When I’m at a party and people ask me, “What do you do?” (And, frankly, this isn’t my job. I can’t make a living doing it. It’s a lucrative hobby.) But when people ask me what I do, I say, “I have a lucrative pencil-sharpening business.” They’re usually just confused. They ask what I mean. And then I explain it and they either have a lot of questions or a lot of memories about when their grandfather showed them how to sharpen a pencil with a penknife, or we talk about something else.

What’s been your worst pencil sharpening injury?

The only time I injured myself badly was when I was doing research and development — testing different types of tubing; testing a particular type of tubing. And I was cutting tubing with scissors instead of using a box-cutter, which is what I would normally use, and I cut into the webbing between my fingers. And that was the first night I was trying things out, and I was like, This business is going to cost me my life. But fortunately, that’s been the only real injury I’ve had.

The first part of the book is very instructional; the second part of the book goes to some different places.

I wrote the later chapters first, because I was really intimidated to write the really basic pencil-sharpening chapters. I knew that I wanted to have something about electric pencil sharpeners, and I wanted it to be that you just destroy them — that’s how you use [them]. And I wanted to do some celebrity-impersonation pencil-sharpening, because that’s a pretty fun and cool idea. I knew I wanted to do something on sharpening pencils with your mind. Writing those chapters was really exciting, because you’re still writing in the voice of a how-to manual, but you’re trying to address some deeper stuff — the idea of working within the form, but doing something that the form doesn’t usually permit.

What does it say about a person if they use an electric pencil sharpener?

That’s a person who has decided not to think about that aspect of their life. You use it because you don’t want to think about sharpening pencils, and you don’t want to sharpen pencils. There’s probably stuff I do in my life that would offend people who are enthusiasts for that particular product. Truth be told, I don’t make my own granola. I just go out and buy some fucking granola. And there’s probably people out there who are like, What a waste. Here’s a guy who just wants to shove granola into his mouth, with minimal effort — doesn’t even know how great granola can be. Everyone has to pick their indulgences, especially when time is at a premium.

The ironic thing is, that time is how the early pencil sharpeners were marketed. I’m not even talking about electric pencil sharpeners; I’m talking about mechanical pencil sharpeners. They were pitched to the bosses: think of how much time is wasted by the men in your office as they labor to sharpen their pencils with penknives. Why they have to do it three times a day. And it takes three minutes. That’s ten minutes! This device will point a pencil in a matter of seconds. And you look at the funny ads and think it’s some really effective pencil sharpener, but it’s just some crazy-ass Rube Goldberg thing from 1895. The electric pencil sharpener is a further iteration of these ideas, so I thought it would be funny to smash one with a hammer.

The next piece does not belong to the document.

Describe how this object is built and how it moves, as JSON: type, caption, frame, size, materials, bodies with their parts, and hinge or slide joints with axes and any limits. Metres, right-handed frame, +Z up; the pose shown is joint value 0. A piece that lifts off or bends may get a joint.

You describe how different types of sharpened pencils are for different types of individuals. Are those lines solid?

They’re definitely suggested uses. One of the things I learned by sharpening pencils is that when you look at a pencil point, you usually are looking at a pretty standard image. But there’s a lot of variety, even in that severely restricted space, for the severely restricted engineered realities of the typical No. 2 pencil. You can produce different points, and they can be used for different things. Like, if you wanted to run your pencil along a straight edge ruler, you almost don’t even want a straight point. You want a flat edge. That’s one variety right there that really made a difference. It’s really just about suggested uses. This book only deals with No. 2 pencils, however. The conversation becomes much broader if you start talking about other pencils.

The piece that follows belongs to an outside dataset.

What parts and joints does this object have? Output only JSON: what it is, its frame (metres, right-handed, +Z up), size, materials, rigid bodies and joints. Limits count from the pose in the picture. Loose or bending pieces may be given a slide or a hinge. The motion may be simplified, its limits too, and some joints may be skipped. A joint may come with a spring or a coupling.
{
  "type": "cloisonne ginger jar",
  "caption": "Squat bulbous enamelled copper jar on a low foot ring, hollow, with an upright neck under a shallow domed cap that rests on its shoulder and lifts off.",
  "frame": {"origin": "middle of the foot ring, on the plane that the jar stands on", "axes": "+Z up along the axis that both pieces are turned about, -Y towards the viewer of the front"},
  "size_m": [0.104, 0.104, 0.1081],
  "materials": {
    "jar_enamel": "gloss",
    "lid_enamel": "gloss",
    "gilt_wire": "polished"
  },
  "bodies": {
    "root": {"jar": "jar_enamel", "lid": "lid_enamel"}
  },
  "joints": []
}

Have you worked with other pencils?

Every so often, but I only ship out No. 2 pencils for my business, because I just want the business to focus on the nostalgic No. 2 pencil that we remember from our childhoods.

Do you always associate the No. 2 pencils with good memories? I feel like I associate it with standardized testing, which isn’t a good memory.

It’s a complicated relationship. I definitely have some anxiety related to it, also having to do with standardized tests. It’s funny that I came back to them through the census, because the whole reason we were sharpening pencils was because the census was done through Scantron sheets. You fill them out with a No. 2 pencil just like the SAT; just like all those horrible tests. That’s why I feel a twinge of melancholy whenever I get a request to sharpen for a kid about to take the SAT: better make sure this one is extra badass.

Do you always want to know the desired use of the pencil as you make it?

I do if I’m doing a live event. I ask people what they’re going to use it for, definitely. But most people, when they order through the mail, I don’t know. Sometimes people will attach a note, like, This is for my friend, he’s a writer. A lot of times when they don’t attach a note, I just send them a really sharp pencil. And I assume that they’ll keep it in a display.

You sharpen in public?

I’ve done it at parties, at art openings, on a cruise ship, at a rock concert, just for friend sitting around having a drink. I’ve done it in a waterfall, at a comedy show, in an abandoned factory. I like it.